[3D code data]
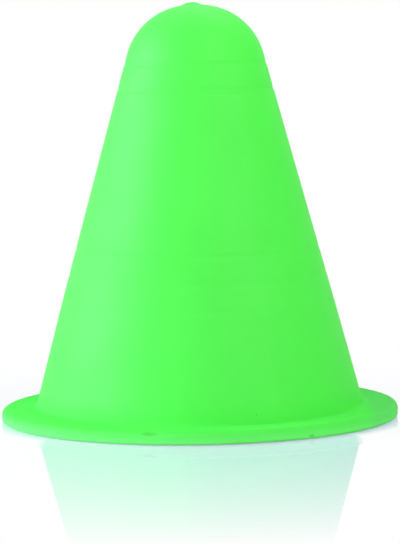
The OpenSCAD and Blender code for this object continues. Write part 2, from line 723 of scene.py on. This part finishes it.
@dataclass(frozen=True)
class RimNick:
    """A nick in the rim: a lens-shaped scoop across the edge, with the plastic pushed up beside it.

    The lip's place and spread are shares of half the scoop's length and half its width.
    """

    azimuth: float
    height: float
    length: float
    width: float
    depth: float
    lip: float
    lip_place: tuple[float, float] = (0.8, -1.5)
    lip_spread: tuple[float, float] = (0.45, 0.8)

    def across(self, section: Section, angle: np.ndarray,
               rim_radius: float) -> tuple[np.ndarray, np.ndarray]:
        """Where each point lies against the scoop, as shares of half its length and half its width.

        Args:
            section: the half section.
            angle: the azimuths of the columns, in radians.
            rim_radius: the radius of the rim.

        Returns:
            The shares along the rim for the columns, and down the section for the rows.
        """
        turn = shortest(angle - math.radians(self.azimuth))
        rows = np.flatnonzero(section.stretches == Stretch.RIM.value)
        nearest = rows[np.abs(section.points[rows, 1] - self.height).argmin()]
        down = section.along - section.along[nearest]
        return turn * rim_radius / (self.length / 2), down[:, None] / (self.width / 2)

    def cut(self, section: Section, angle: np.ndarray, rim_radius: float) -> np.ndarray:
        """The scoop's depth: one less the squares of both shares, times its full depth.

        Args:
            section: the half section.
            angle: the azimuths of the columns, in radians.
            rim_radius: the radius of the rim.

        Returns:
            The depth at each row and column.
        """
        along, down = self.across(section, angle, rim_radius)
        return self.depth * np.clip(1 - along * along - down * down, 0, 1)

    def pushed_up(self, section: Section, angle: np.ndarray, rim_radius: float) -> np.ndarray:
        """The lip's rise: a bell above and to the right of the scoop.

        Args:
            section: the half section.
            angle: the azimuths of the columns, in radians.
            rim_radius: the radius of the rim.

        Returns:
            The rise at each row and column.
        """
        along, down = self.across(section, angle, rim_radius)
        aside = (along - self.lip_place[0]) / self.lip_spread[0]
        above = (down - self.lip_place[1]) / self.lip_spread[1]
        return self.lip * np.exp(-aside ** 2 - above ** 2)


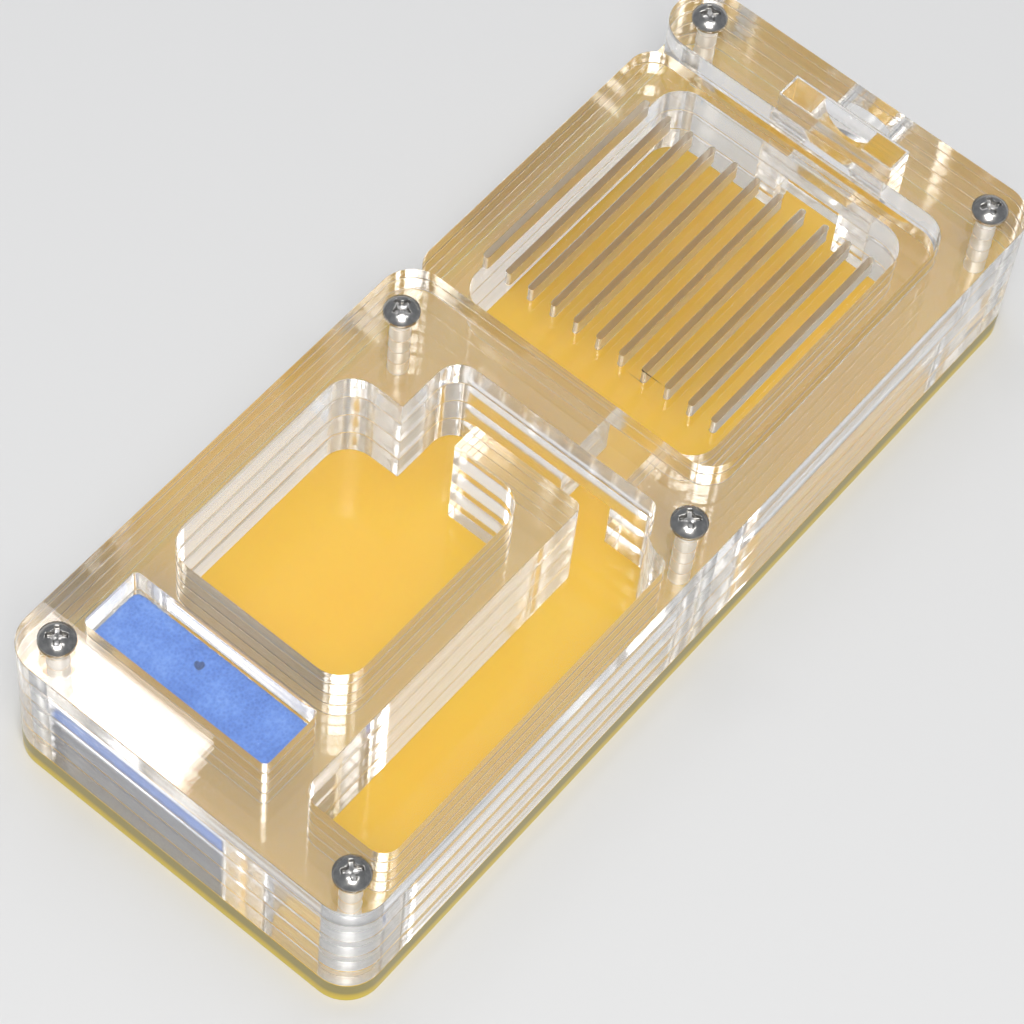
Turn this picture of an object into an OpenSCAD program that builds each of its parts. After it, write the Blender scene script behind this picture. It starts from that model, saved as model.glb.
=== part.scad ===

## Exercise
Search the data for the string "OpenSCAD" and copy each line where it appears.

## Answer to this problem
The OpenSCAD and Blender code for this object continues. Write part 2, from line 723 of scene.py on. This part finishes it.
Turn this picture of an object into an OpenSCAD program that builds each of its parts. After it, write the Blender scene script behind this picture. It starts from that model, saved as model.glb.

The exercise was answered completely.